Spectators pay at the gate. They have read their subject until they’re self-declared experts (in their fantasy league). They can always tell the players on the field how they “should have done it.” They clap and cheer. They view the victory celebrations. But there’s seldom sweat on their brow. They know nothing about bruises and aching muscles. They are foreigners to the thrill of personal achievement, the exhilaration of record-breaking performances, the satisfaction of a job well done. Their greatest accomplishment is to guzzle a drink and stuff down some nachos in the midst of a cheering crowd (without a spill). They are potential champions pouring their lives away; non-achievers who love their comfort more than success.

The great preacher Charles Spurgeon said, There’s no honor in being swept along by a godless throng; no satisfaction in fleeing at the sight of a challenge; no glory in being dominated by fear or frozen by doubt. Limp-willed, lily-livered pretenders turn God’s stomach (Revelation 3:16).  We either walk through the curtain of fear or end up a broken shell of the person we could have been. To choose the soft life is to turn our back on our bleeding Savior and lose ourselves in Satanic deception. It’s those who sow in tears who reap in joy; (Psalm 126:6) those who endure who win the crown (1 Corinthians 9:24-27; James 1:12; Revelation 2:10; 3:11). Insipid, half-hearted ‘Christianity’ is sickening to God, the world, and the devil.

We need to get out of the pew and into the game.  Whether it is across the street, the office, the town, or even the ocean we need to take some steps of faith, even what seems to be small ones.
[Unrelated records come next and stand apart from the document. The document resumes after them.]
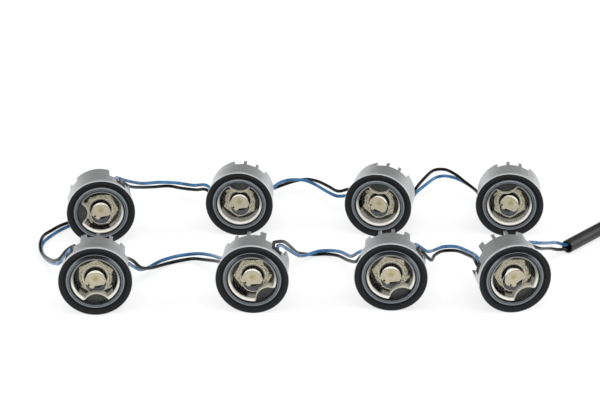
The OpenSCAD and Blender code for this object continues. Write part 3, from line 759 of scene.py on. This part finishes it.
def make_well():
    """Round well in the middle of the board, with a thin raised lip."""
    return turned("well", [
        (WELL_R + 0.04, -6.5), (WELL_R + 0.04, BOARD_TOP + 0.1), (WELL_R + 0.16, BOARD_TOP + 0.13),
        (WELL_R + 0.16, BOARD_TOP + 0.18), (WELL_R, BOARD_TOP + 0.18), (WELL_R - 0.1, BOARD_TOP + 0.05),
        (WELL_R - 0.3, -6.3), (AXIS_GAP, -6.3), (AXIS_GAP, -6.5)], closed=True)


def make_pocket(i):
    """Slate dish with a thin rim that shows as a crescent of painted highlight below the plate, whatever the
    lamp's roll.
    """
    drop, cut_r, cut_up = 2.7, 4.3, 1.7
    down = turn(-90 - LAMPS[i - 1][3], "Z")
    pocket = turned("pocket", [
        (AXIS_GAP, -4.26), (AXIS_GAP, -4.12), (4.1, -4.12), (4.2, -3.92), (4.42, -3.92), (4.46, -4.26)],
        closed=True)
    pocket.data.transform(Matrix.Translation(down @ Vector((drop * MM, 0, 0))))
    cut_by(pocket, round_bar(cut_r, -5, 0, (down @ Vector((-cut_up, 0, 0))).xy))
    return finish_mesh(cut_by(pocket, bite_bar(-5, FIT)))


def make_board():
    """Six-sided pale board around the well, with a small round hole near each corner."""
    first_corner, hole_r, hole_away = 24, 0.24, 6.95
    board = round_bar(7.9, -4.96, BOARD_TOP, steps=6)
    board.data.transform(turn(first_corner, "Z"))
    cut_by(board, round_bar(WELL_R + 0.06, -5.5, 0))
    cut_by(board, bite_bar(-5.5, FIT))
    for k in range(6):
        a = math.radians(first_corner + 60 * k)
        cut_by(board, round_bar(hole_r, -6, 0, (hole_away * math.cos(a), hole_away * math.sin(a)), 16))
    return softened(board, 0.14)


def make_plate():
    """Emitter as the lens shows it: an arched plate with a flat lower side, a tab and a small hole."""
    bottom, top, squash, flat_x = -1.5, -1.05, 0.8, 2.35
    plate = round_bar(4.2, bottom, top, steps=64)
    plate.data.transform(Matrix.Diagonal((squash, 1, 1, 1)))
    only(plate)
    bpy.ops.object.mode_set(mode="EDIT")
    bpy.ops.mesh.select_all(action="SELECT")
    bpy.ops.mesh.bisect(plane_co=(flat_x * MM, 0, 0), plane_no=(1, 0.14, 0), use_fill=True, clear_outer=True)
    bpy.ops.object.mode_set(mode="OBJECT")
    finish_mesh(plate)
    cut_by(plate, round_bar(0.95, bottom, top, (2.5, -1.4), 32), "UNION")
    cut_by(plate, round_bar(0.5, -4, 0, (1.95, -2.75), 24))
    return softened(plate, 0.1)


def make_collar():
    """White dome collar below the emitter plate, with the stem that it stands on."""
    return turned("collar", [
        (2.2, -6.35), (2.2, -4.2), (3.2, -3.4), (3.8, -2.6), (3.9, -2.25), (3.75, -2.0), (3.4, -1.92),
        (2.4, -1.9), (2.3, -1.45)])


def make_bite_wall():
    """Thin pale wall along the bite."""
    bottom, top, wall_r = -5.4, -0.7, BITE_R + STRIP_T - FIT
    wall = turned("bite_wall", [(BITE_R, bottom), (BITE_R, top), (wall_r, top), (wall_r, bottom)], closed=True)
    cut_by(shift(wall, BITE_X), round_bar(9.35, -6, 0), "INTERSECT")
    return softened(wall, 0.06)


def place_copies(master, base, material, directions=None, lamps=LAMP_NUMBERS):
    """Puts a copy of a master piece in each lamp, and keeps the lamp's own coordinates in its mesh.

    Where directions are given, a copy is turned to its own direction, whatever the lamp's roll."""
    kept = master.data.attributes.new("lamp_mm", "FLOAT_VECTOR", "POINT")
    kept.data.foreach_set("vector", [c / MM for vertex in master.data.vertices for c in vertex.co])
    master.data.materials.clear()
    master.data.materials.append(material)
    copies = []
    for i in lamps:
        piece = bpy.data.objects.new(f"{base}_{i}", master.data.copy())
        bpy.context.scene.collection.objects.link(piece)
        local = lamp_matrix(i)
        local.translation *= MM
        if directions:
            local = local @ turn(directions[i - 1] - LAMPS[i - 1][3], "Z")
        piece.data.transform(local)
        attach(piece, "root")
        copies.append(piece)
    bpy.data.objects.remove(master)
    return copies


# Optics. The directions are those of each emitter plate's tab, seen from the front.
PLATE_DIRECTIONS = [-62, -90, -93, -90, -90, -90, -120, -120]

bowls = place_copies(make_bowl(), "optic_bowl", bowl_finish())
for i, bowl in zip(LAMP_NUMBERS, bowls):
    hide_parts(f"collimator_{i}")
place_copies(make_well(), "optic_well", well_finish())
slate = pocket_finish()
for i in LAMP_NUMBERS:
    place_copies(make_pocket(i), "optic_pocket", slate, lamps=[i])
place_copies(make_board(), "board_face", board_finish())
place_copies(make_collar(), "emitter_collar", collar_finish())
place_copies(make_plate(), "emitter_plate", plate_finish(), PLATE_DIRECTIONS)
panes = place_copies(make_window(), "pane", window_finish())
only(panes[0])
for pane in panes:
    pane.select_set(True)
bpy.ops.object.join()
panes[0].name = "window_panes"
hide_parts("windows")
pale_wall = plain("pale_wall", "#d6d4ca", "#f2f1ea", roughness=0.25, grain=400)
place_copies(make_bite_wall(), "bite_wall", pale_wall)

# Finishes of the nodes that come from the frame
finishes = {
    "lens_holders": plain("slate_holder", "#2c3034", "#50565b", roughness=0.42),
    "led_emitters": plain("phosphor", "#b59a35", "#d8c05a", roughness=0.3, grain=900),
    "gaskets": rubber("gasket_rubber", "#0e0e0e", "#1b1b1b"),
    "board_screws": plain("screw_steel", "#8e9092", "#b5b7b8", roughness=0.3, grain=2200, metallic=0.9),
    "wire_grommets": rubber("grommet_rubber"),
    "splice_sleeve": sleeve_finish(),
    "plug_body": rubber("plug_rubber", "#151516", "#252627", grain=2400),
    "plug_pins": plain("contact_brass", "#b08a3c", "#d3ab57", roughness=0.25, grain=1600, metallic=0.95),
}
solder_mask = plain("solder_mask", "#b8b090", "#cfc8ab", roughness=0.4, grain=1200)
for i in LAMP_NUMBERS:
    finishes[f"heatsink_{i}"] = cast_metal(i)
    finishes[f"front_ring_{i}"] = ring_finish(i)
    finishes[f"led_board_{i}"] = solder_mask
for name, material in finishes.items():
    for material_slot in nodes[name].material_slots:
        material_slot.material = material

# White studio: a sky that is white to the camera and to glass, dark above the horizon in what metal mirrors,
# and plain grey as a light
DARKENING, DARK_ABOVE, DARK_BAND, SKY_LIGHT = 0.9, 0.17, 0.3, 0.6
sky = Finish("studio_sky", bpy.data.worlds.new("studio_sky"))
up = sky.axes(sky.node("ShaderNodeTexCoord"))[2]
seen = sky.node("ShaderNodeLightPath", out="Is Camera Ray").math(
    "MAXIMUM", sky.node("ShaderNodeLightPath", out="Is Transmission Ray"))
mirrored = sky.node("ShaderNodeLightPath", out="Is Glossy Ray")
open_sky = mirrored * (1 - DARKENING * up.above(DARK_ABOVE, soft=DARK_BAND)) + (1 - mirrored) * SKY_LIGHT
white = {"Color": (1, 1, 1, 1), "Strength": seen + (1 - seen) * open_sky}
bpy.context.scene.world = sky.done(sky.node("ShaderNodeBackground", None, white), "ShaderNodeOutputWorld")

# Pale floor that keeps the shadows: part matte, and part glow for the camera and for reflections
FLOOR_SIZE, FLOOR_SHADE, GLOW_LEVEL, GLOW_SHARE = 6000, (0.88, 0.88, 0.88, 1), 1.06, 0.68
deselect()
bpy.ops.mesh.primitive_plane_add(size=FLOOR_SIZE * MM, location=(0, 0, 0))
floor = bpy.context.object
floor.name = "studio_floor"
f = Finish("studio_floor")
matte = f.node("ShaderNodeBsdfDiffuse", None, {"Color": FLOOR_SHADE})
glow = f.node("ShaderNodeEmission", None, {"Color": (1, 1, 1, 1), "Strength": GLOW_LEVEL})
glowing = f.node("ShaderNodeLightPath", out="Is Camera Ray").math(
    "MAXIMUM", f.node("ShaderNodeLightPath", out="Is Glossy Ray"))
floor.data.materials.append(f.done(
    f.node("ShaderNodeMixShader", None, {0: glowing * GLOW_SHARE, 1: matte, 2: glow})))


def softbox(name, place, size, watts):
    """Rectangular light that faces the middle of the string; its place and size are in metres."""
    data = bpy.data.lights.new(name, "AREA")
    data.shape = "RECTANGLE"
    data.size, data.size_y = size
    data.energy = watts
    light = bpy.data.objects.new(name, data)
    bpy.context.scene.collection.objects.link(light)
    light.location = place
    light.rotation_euler = (-Vector(place)).to_track_quat("-Z", "Y").to_euler()


softbox("key", place=(0.1, -0.5, 1.2), size=(1.2, 0.8), watts=9)
softbox("left", place=(-1.1, -0.1, 0.55), size=(0.7, 0.7), watts=4)
softbox("right", place=(1.1, 0.1, 0.55), size=(0.7, 0.7), watts=5)

bpy.context.scene.view_settings.view_transform = "Standard"
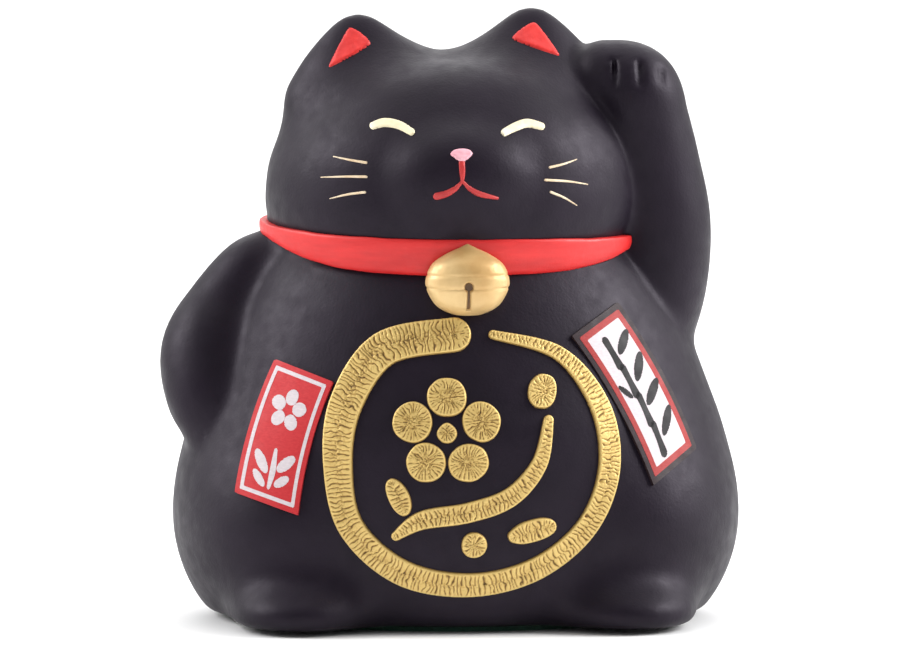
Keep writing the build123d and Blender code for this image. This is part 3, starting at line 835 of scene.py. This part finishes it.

In the church world we have often been fixated in sins of commission instead of omission.  There are two types of regrets:  regrets of action and regrets of inaction.  A regret of action is “wishing I hadn’t done something”  which is a sin of commission.  A regret of inaction is, “wishing you had done something”  which is the sin in of omission.  Let’s seek God for His creativity and stirring of faith to take small steps into our everyday mission field all around us.